DATA EXTRACT:
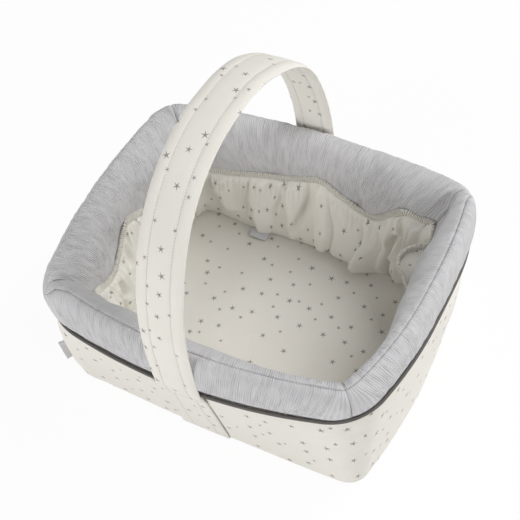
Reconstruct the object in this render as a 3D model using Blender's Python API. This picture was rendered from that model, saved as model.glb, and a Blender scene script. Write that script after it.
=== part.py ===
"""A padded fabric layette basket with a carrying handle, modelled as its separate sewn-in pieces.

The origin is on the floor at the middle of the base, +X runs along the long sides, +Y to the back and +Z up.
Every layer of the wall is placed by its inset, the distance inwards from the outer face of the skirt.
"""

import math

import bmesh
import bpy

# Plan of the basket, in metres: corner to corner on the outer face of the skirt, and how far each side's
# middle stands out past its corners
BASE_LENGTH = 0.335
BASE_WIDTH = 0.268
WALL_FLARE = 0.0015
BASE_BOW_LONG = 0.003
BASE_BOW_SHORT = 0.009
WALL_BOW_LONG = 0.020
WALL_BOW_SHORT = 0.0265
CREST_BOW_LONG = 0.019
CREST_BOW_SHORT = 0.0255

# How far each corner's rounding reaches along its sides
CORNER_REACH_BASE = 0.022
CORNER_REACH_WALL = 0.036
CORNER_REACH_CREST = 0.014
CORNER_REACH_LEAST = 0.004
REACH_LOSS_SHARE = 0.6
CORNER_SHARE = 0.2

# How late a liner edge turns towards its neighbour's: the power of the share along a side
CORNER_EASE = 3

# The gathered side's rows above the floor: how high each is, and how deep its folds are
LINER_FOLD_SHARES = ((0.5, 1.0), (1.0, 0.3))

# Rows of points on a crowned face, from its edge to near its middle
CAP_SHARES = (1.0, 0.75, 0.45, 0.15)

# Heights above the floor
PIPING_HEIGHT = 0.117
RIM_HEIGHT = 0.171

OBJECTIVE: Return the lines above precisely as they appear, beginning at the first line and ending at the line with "separate sewn-in pieces.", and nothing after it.

TASK OUTPUT:
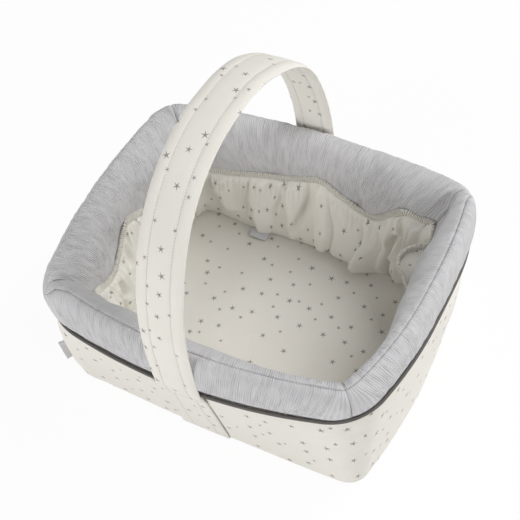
Reconstruct the object in this render as a 3D model using Blender's Python API. This picture was rendered from that model, saved as model.glb, and a Blender scene script. Write that script after it.
=== part.py ===
"""A padded fabric layette basket with a carrying handle, modelled as its separate sewn-in pieces.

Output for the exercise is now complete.